-- start Data block --

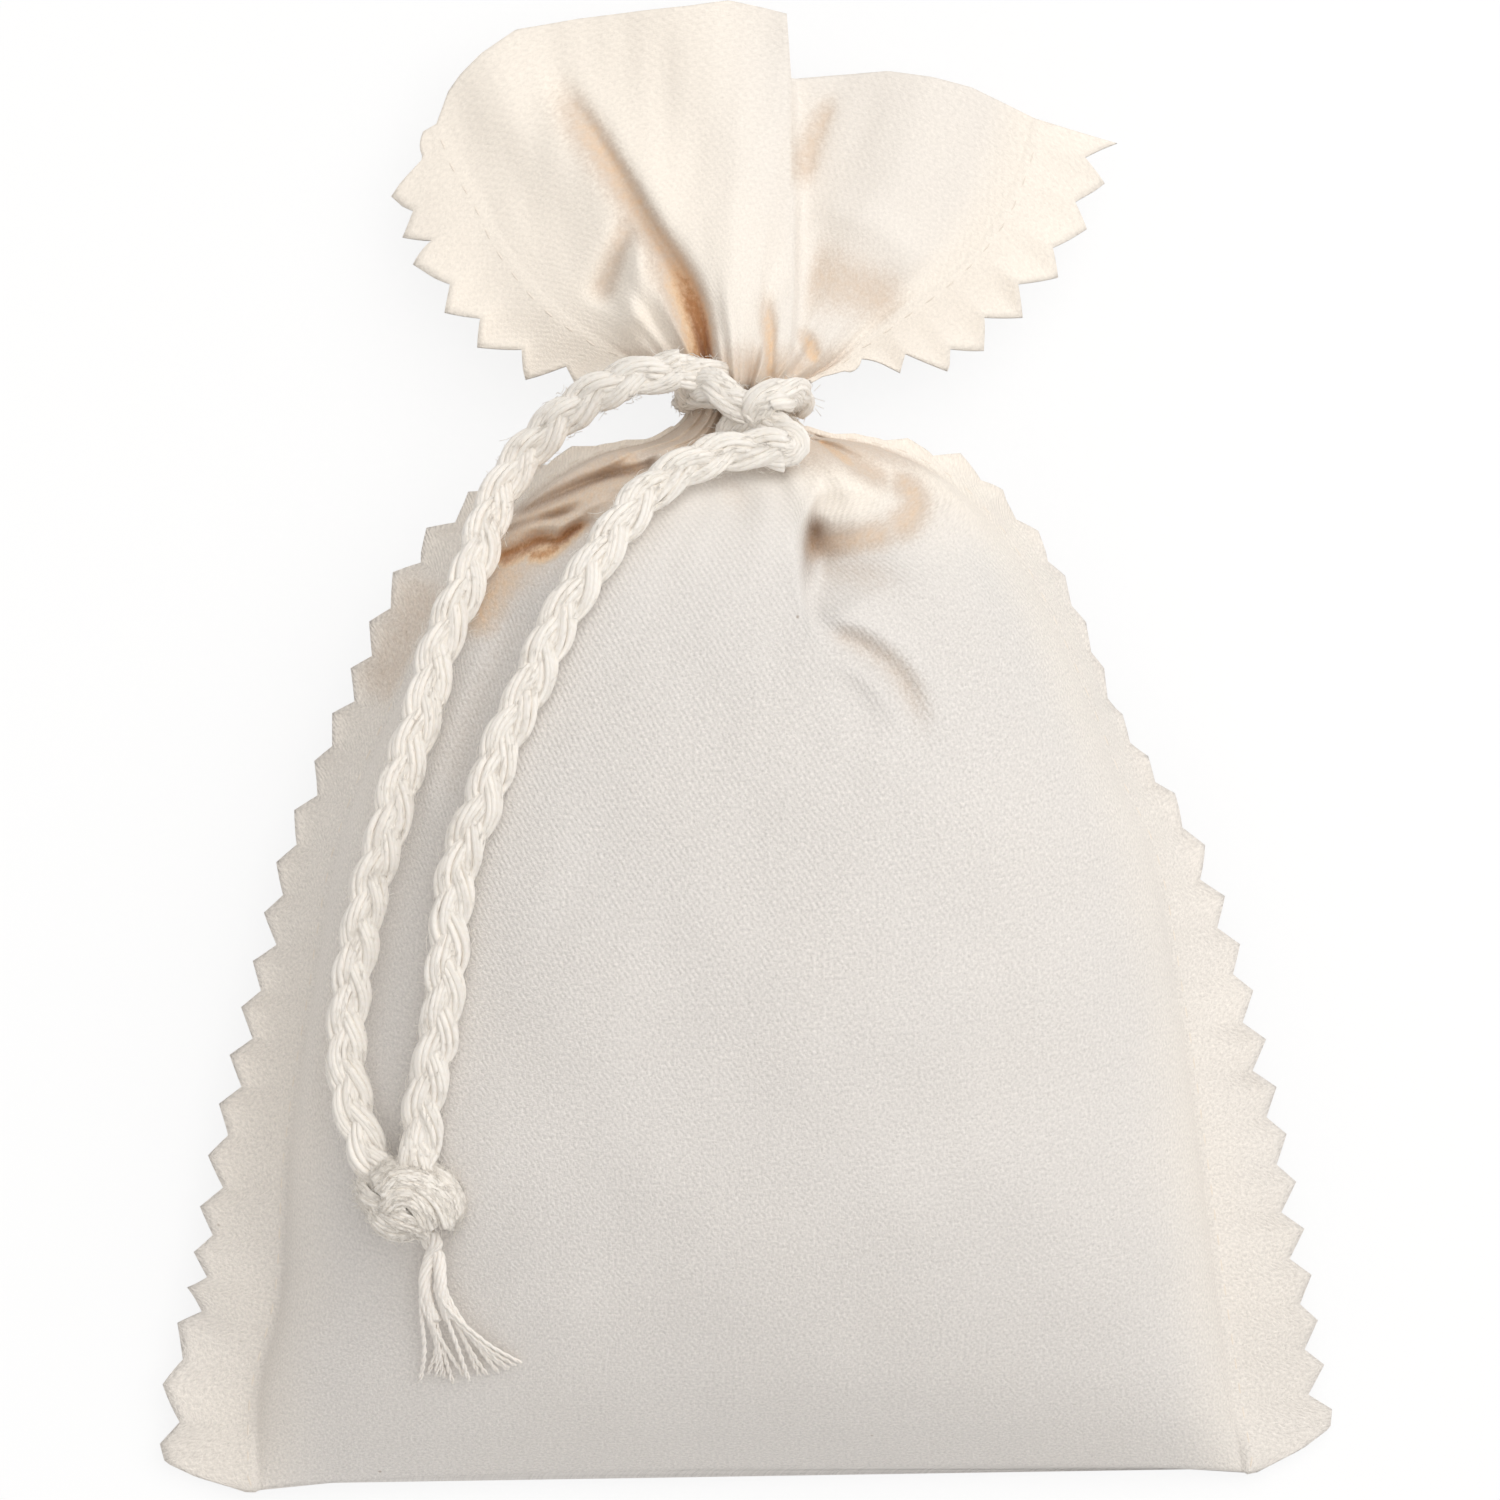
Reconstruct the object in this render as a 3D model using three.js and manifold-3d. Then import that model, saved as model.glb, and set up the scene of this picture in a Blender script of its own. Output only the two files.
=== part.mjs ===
// Lavender sachet: a cotton twill bag filled with dried flowers, tied at the neck with a plaited cord,
// lying on its back. Millimetres, +Z up, +Y from the bottom fold to the frill.
// The origin is on the surface that it lies on, under the middle of its outline.
import * as THREE from "three";
import { mergeVertices } from "three/addons/utils/BufferGeometryUtils.js";
import Module from "manifold-3d";

const wasm = await Module();
wasm.setup();

// The bag: its body from the bottom fold to the neck, the gathered neck, and the frill above it.
const seamWidth = 102; // between the two side seams at the bottom fold
const bodyLength = 104.3;
const bodyThickness = 36;
const foldPlace = -72.3; // Y of the bottom fold
const foldRise = 1.7; // how far the middle of the fold is drawn in
const neckWidth = 8.8;
const neckDepth = 13;
const neckLength = 5;
const neckHeight = 13; // of the neck's middle above the surface
const neckOffset = -0.95; // the neck sits a little left of the middle
const frillWidth = 55;
const frillLength = 32.4;
const frillGap = 2; // between the front and the back cloth at the mouth
const pleatHeight = 0.7;
const pleatCount = 5;

// The cloth, its side seams and their threads.
const clothThickness = 0.6;
const seamAllowance = 9;
const toothPitch = 4.9;
const frillPitchShare = 0.85; // the frill's teeth lie closer, because the frill leans
const toothDepth = 1.6;
const seamHeight = 2; // of the side seams' lower ends above the surface
const threadDiameter = 0.5;
const threadInset = 1; // from the seam line to the stitches on the front, out on the allowance
const neckThreadInset = 0.75; // the same where the gathered seam runs through the tie
const backThreadInset = 3.6; // the same on the back, clear of the body's side
const threadGap = 0.45; // over the rows of teeth, which the thread crosses
const pieceGap = 0.3; // between pieces that touch
const fillingGap = 0.7;
const knotGap = 0.6; // measured straight up, so that it stays open where the cloth slopes
const slotWidth = 5; // the way through the gathered neck
const slotDepth = 1.6;

// The cord, its knots and its tassel.
const cordDiameter = 4;
const wrapClearance = 1.4; // room beside the neck for the seams that run through the tie
const neckKnotWidth = 13;
const neckKnotLength = 8;
const neckKnotDepth = 5;
const endKnotWidth = 9.4;
const endKnotLength = 8;
const endKnotDepth = 6.6;
const strandDiameter = 2;
const yarnDiameter = 0.9;

// Columns across the cloth, rows of cloth to each row of the filling, and sides of the round pieces.
const clothColumns = 16;
const fillingRowStep = 4;
const cornerRows = 2; // rows at the rounded lower corners, where the seams aren't sewn
const cordSides = 8;
const threadSides = 4;
const yarnSides = 5;
const bightSteps = 14;
const turnSteps = 24;
const strandSteps = 4;
const yarnSteps = 6;
const liftSteps = 10;

// Side seams of the body: across in half seam widths, along in body lengths, height in body thicknesses.
const bodySeamShares = {
  left: [
    [-0.975, -0.0225, 0],
    [-0.969, 0.0714, 0.04],
    [-0.92, 0.167, 0.105],
    [-0.9, 0.311, 0.185],
    [-0.855, 0.455, 0.24],
    [-0.798, 0.608, 0.28],
    [-0.684, 0.743, 0.295],
    [-0.576, 0.848, 0.3],
    [-0.429, 0.934, 0.303],
    [-0.302, 0.974, 0.305],
    [-0.184, 0.99, 0.306],
  ],
  right: [
    [0.984, -0.005, 0],
    [0.955, 0.0714, 0.04],
    [0.924, 0.167, 0.105],
    [0.884, 0.311, 0.185],
    [0.841, 0.455, 0.24],
    [0.786, 0.599, 0.28],
    [0.727, 0.661, 0.29],
    [0.659, 0.743, 0.295],
    [0.58, 0.829, 0.3],
    [0.492, 0.901, 0.302],
    [0.39, 0.951, 0.304],
    [0.257, 0.983, 0.305],
    [0.149, 0.994, 0.306],
  ],
};

// Side seams of the frill: across in half frill widths, along in frill lengths, drop in neck heights.
const frillSeamShares = {
  left: [
    [-0.451, 0.08, 0.03],
    [-0.596, 0.154, 0.07],
    [-0.724, 0.235, 0.12],
    [-0.825, 0.333, 0.2],
    [-0.91, 0.438, 0.28],
    [-0.96, 0.53, 0.34],
    [-1.02, 0.62, 0.39],
    [-1.08, 0.71, 0.43],
    [-1.14, 0.8, 0.46],
  ],
  right: [
    [0.313, 0.05, 0.02],
    [0.422, 0.13, 0.05],
    [0.567, 0.221, 0.08],
    [0.713, 0.313, 0.12],
    [0.84, 0.421, 0.17],
    [0.931, 0.536, 0.22],
    [0.993, 0.668, 0.27],
    [1.04, 0.813, 0.31],
  ],
};

// Along the body from the fold to the neck: height of the front above the seams and of the back above the
// surface, both in body thicknesses, and how round the section is, from 0, a pillow, to 1, an ellipse.
const frontRiseShares = [
  [0, 0.02],
  [0.02, 0.17],
  [0.049, 0.31],
  [0.098, 0.44],
  [0.176, 0.56],
  [0.294, 0.65],
  [0.431, 0.69],
  [0.568, 0.675],
  [0.685, 0.62],
  [0.783, 0.53],
  [0.862, 0.4],
  [0.92, 0.27],
  [0.959, 0.2],
  [1, 0.18],
];
const backHeightShares = [
  [0, 0.033],
  [0.02, 0],
  [0.832, 0],
  [0.91, 0.03],
  [0.95, 0.1],
  [1, 0.18],
];
const roundnessShares = [
  [0, 0],
  [0.783, 0],
  [1, 1],
];

// The seam allowance along the body and along the frill: its tilt from level in degrees, and its reach.
const bodyTilt = {
  left: [
    [0, 3],
    [0.069, 5],
    [0.166, 12],
    [0.303, 38],
    [0.445, 50],
    [0.587, 60],
    [0.724, 54],
    [0.832, 50],
    [0.91, 35],
    [0.95, 20],
    [1, 0],
  ],
  right: [
    [0, 5],
    [0.069, 8],
    [0.166, 8],
    [0.303, 28],
    [0.445, 44],
    [0.568, 66],
    [0.646, 76],
    [0.832, 70],
    [0.91, 45],
    [0.95, 20],
    [1, 0],
  ],
};
const frillTilt = {
  left: [
    [0, 0],
    [0.2, 25],
    [0.5, 12],
    [1, 10],
  ],
  right: [
    [0, 0],
    [0.2, 35],
    [0.5, 35],
    [1, 30],
  ],
};
const bodyReachShares = [
  [0, 0.1],
  [0.012, 0.62],
  [0.024, 0.95],
  [0.039, 1],
  [0.783, 1],
  [0.862, 0.6],
  [0.91, 0.25],
  [0.95, 0.08],
  [1, 0.05],
];
const frillReachShares = {
  left: [
    [0, 0.05],
    [0.1, 0.1],
    [0.2, 0.5],
    [0.35, 0.95],
    [0.7, 1],
    [0.85, 0.6],
    [1, 0.15],
  ],
  right: [
    [0, 0.05],
    [0.1, 0.1],
    [0.2, 0.5],
    [0.35, 0.95],
    [1, 1],
  ],
};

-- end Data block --

**Work to complete**: Give the complete listing a second time, exactly as it reads.

**Reply to the task**:
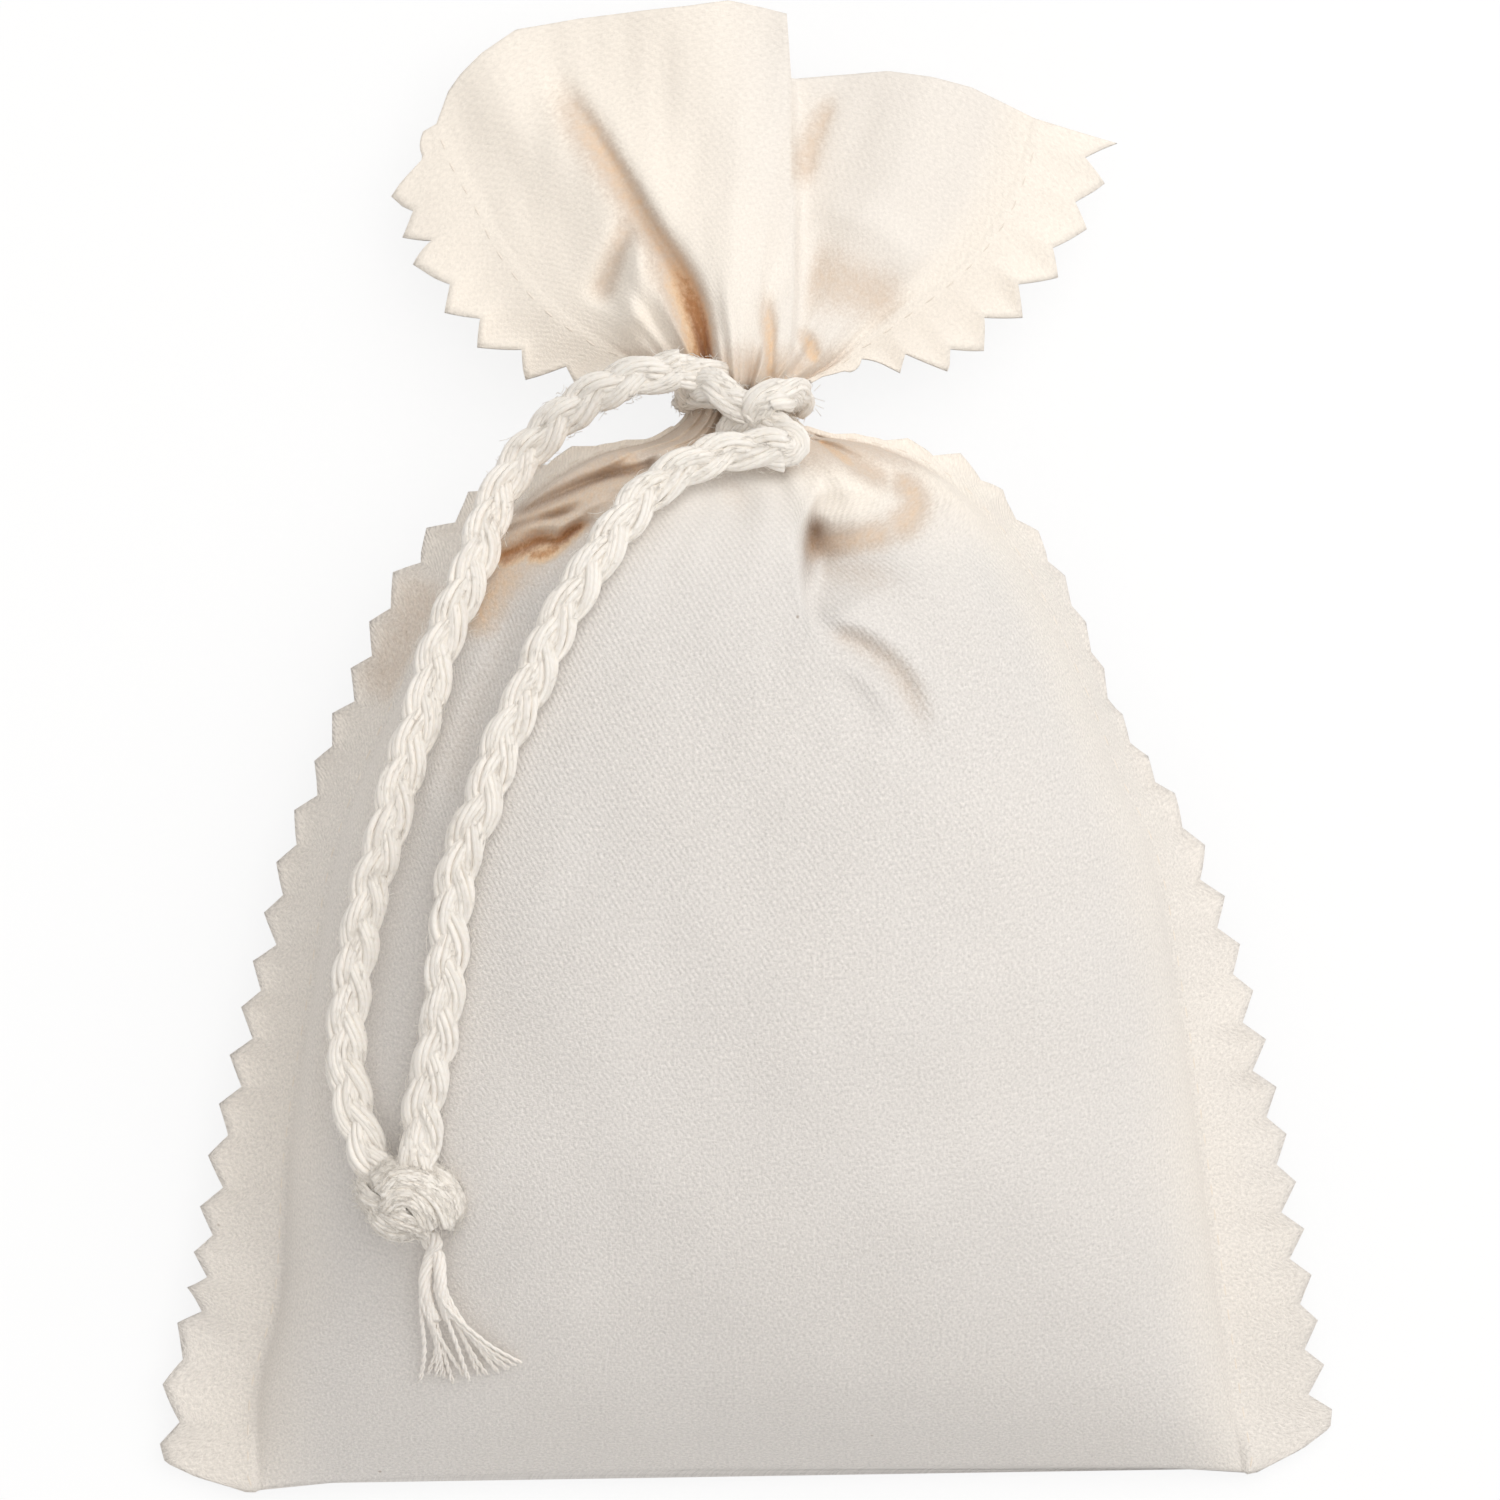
Reconstruct the object in this render as a 3D model using three.js and manifold-3d. Then import that model, saved as model.glb, and set up the scene of this picture in a Blender script of its own. Output only the two files.
=== part.mjs ===
// Lavender sachet: a cotton twill bag filled with dried flowers, tied at the neck with a plaited cord,
// lying on its back. Millimetres, +Z up, +Y from the bottom fold to the frill.
// The origin is on the surface that it lies on, under the middle of its outline.
import * as THREE from "three";
import { mergeVertices } from "three/addons/utils/BufferGeometryUtils.js";
import Module from "manifold-3d";

const wasm = await Module();
wasm.setup();

// The bag: its body from the bottom fold to the neck, the gathered neck, and the frill above it.
const seamWidth = 102; // between the two side seams at the bottom fold
const bodyLength = 104.3;
const bodyThickness = 36;
const foldPlace = -72.3; // Y of the bottom fold
const foldRise = 1.7; // how far the middle of the fold is drawn in
const neckWidth = 8.8;
const neckDepth = 13;
const neckLength = 5;
const neckHeight = 13; // of the neck's middle above the surface
const neckOffset = -0.95; // the neck sits a little left of the middle
const frillWidth = 55;
const frillLength = 32.4;
const frillGap = 2; // between the front and the back cloth at the mouth
const pleatHeight = 0.7;
const pleatCount = 5;

// The cloth, its side seams and their threads.
const clothThickness = 0.6;
const seamAllowance = 9;
const toothPitch = 4.9;
const frillPitchShare = 0.85; // the frill's teeth lie closer, because the frill leans
const toothDepth = 1.6;
const seamHeight = 2; // of the side seams' lower ends above the surface
const threadDiameter = 0.5;
const threadInset = 1; // from the seam line to the stitches on the front, out on the allowance
const neckThreadInset = 0.75; // the same where the gathered seam runs through the tie
const backThreadInset = 3.6; // the same on the back, clear of the body's side
const threadGap = 0.45; // over the rows of teeth, which the thread crosses
const pieceGap = 0.3; // between pieces that touch
const fillingGap = 0.7;
const knotGap = 0.6; // measured straight up, so that it stays open where the cloth slopes
const slotWidth = 5; // the way through the gathered neck
const slotDepth = 1.6;

// The cord, its knots and its tassel.
const cordDiameter = 4;
const wrapClearance = 1.4; // room beside the neck for the seams that run through the tie
const neckKnotWidth = 13;
const neckKnotLength = 8;
const neckKnotDepth = 5;
const endKnotWidth = 9.4;
const endKnotLength = 8;
const endKnotDepth = 6.6;
const strandDiameter = 2;
const yarnDiameter = 0.9;

// Columns across the cloth, rows of cloth to each row of the filling, and sides of the round pieces.
const clothColumns = 16;
const fillingRowStep = 4;
const cornerRows = 2; // rows at the rounded lower corners, where the seams aren't sewn
const cordSides = 8;
const threadSides = 4;
const yarnSides = 5;
const bightSteps = 14;
const turnSteps = 24;
const strandSteps = 4;
const yarnSteps = 6;
const liftSteps = 10;

// Side seams of the body: across in half seam widths, along in body lengths, height in body thicknesses.
const bodySeamShares = {
  left: [
    [-0.975, -0.0225, 0],
    [-0.969, 0.0714, 0.04],
    [-0.92, 0.167, 0.105],
    [-0.9, 0.311, 0.185],
    [-0.855, 0.455, 0.24],
    [-0.798, 0.608, 0.28],
    [-0.684, 0.743, 0.295],
    [-0.576, 0.848, 0.3],
    [-0.429, 0.934, 0.303],
    [-0.302, 0.974, 0.305],
    [-0.184, 0.99, 0.306],
  ],
  right: [
    [0.984, -0.005, 0],
    [0.955, 0.0714, 0.04],
    [0.924, 0.167, 0.105],
    [0.884, 0.311, 0.185],
    [0.841, 0.455, 0.24],
    [0.786, 0.599, 0.28],
    [0.727, 0.661, 0.29],
    [0.659, 0.743, 0.295],
    [0.58, 0.829, 0.3],
    [0.492, 0.901, 0.302],
    [0.39, 0.951, 0.304],
    [0.257, 0.983, 0.305],
    [0.149, 0.994, 0.306],
  ],
};

// Side seams of the frill: across in half frill widths, along in frill lengths, drop in neck heights.
const frillSeamShares = {
  left: [
    [-0.451, 0.08, 0.03],
    [-0.596, 0.154, 0.07],
    [-0.724, 0.235, 0.12],
    [-0.825, 0.333, 0.2],
    [-0.91, 0.438, 0.28],
    [-0.96, 0.53, 0.34],
    [-1.02, 0.62, 0.39],
    [-1.08, 0.71, 0.43],
    [-1.14, 0.8, 0.46],
  ],
  right: [
    [0.313, 0.05, 0.02],
    [0.422, 0.13, 0.05],
    [0.567, 0.221, 0.08],
    [0.713, 0.313, 0.12],
    [0.84, 0.421, 0.17],
    [0.931, 0.536, 0.22],
    [0.993, 0.668, 0.27],
    [1.04, 0.813, 0.31],
  ],
};

// Along the body from the fold to the neck: height of the front above the seams and of the back above the
// surface, both in body thicknesses, and how round the section is, from 0, a pillow, to 1, an ellipse.
const frontRiseShares = [
  [0, 0.02],
  [0.02, 0.17],
  [0.049, 0.31],
  [0.098, 0.44],
  [0.176, 0.56],
  [0.294, 0.65],
  [0.431, 0.69],
  [0.568, 0.675],
  [0.685, 0.62],
  [0.783, 0.53],
  [0.862, 0.4],
  [0.92, 0.27],
  [0.959, 0.2],
  [1, 0.18],
];
const backHeightShares = [
  [0, 0.033],
  [0.02, 0],
  [0.832, 0],
  [0.91, 0.03],
  [0.95, 0.1],
  [1, 0.18],
];
const roundnessShares = [
  [0, 0],
  [0.783, 0],
  [1, 1],
];

// The seam allowance along the body and along the frill: its tilt from level in degrees, and its reach.
const bodyTilt = {
  left: [
    [0, 3],
    [0.069, 5],
    [0.166, 12],
    [0.303, 38],
    [0.445, 50],
    [0.587, 60],
    [0.724, 54],
    [0.832, 50],
    [0.91, 35],
    [0.95, 20],
    [1, 0],
  ],
  right: [
    [0, 5],
    [0.069, 8],
    [0.166, 8],
    [0.303, 28],
    [0.445, 44],
    [0.568, 66],
    [0.646, 76],
    [0.832, 70],
    [0.91, 45],
    [0.95, 20],
    [1, 0],
  ],
};
const frillTilt = {
  left: [
    [0, 0],
    [0.2, 25],
    [0.5, 12],
    [1, 10],
  ],
  right: [
    [0, 0],
    [0.2, 35],
    [0.5, 35],
    [1, 30],
  ],
};
const bodyReachShares = [
  [0, 0.1],
  [0.012, 0.62],
  [0.024, 0.95],
  [0.039, 1],
  [0.783, 1],
  [0.862, 0.6],
  [0.91, 0.25],
  [0.95, 0.08],
  [1, 0.05],
];
const frillReachShares = {
  left: [
    [0, 0.05],
    [0.1, 0.1],
    [0.2, 0.5],
    [0.35, 0.95],
    [0.7, 1],
    [0.85, 0.6],
    [1, 0.15],
  ],
  right: [
    [0, 0.05],
    [0.1, 0.1],
    [0.2, 0.5],
    [0.35, 0.95],
    [1, 1],
  ],
};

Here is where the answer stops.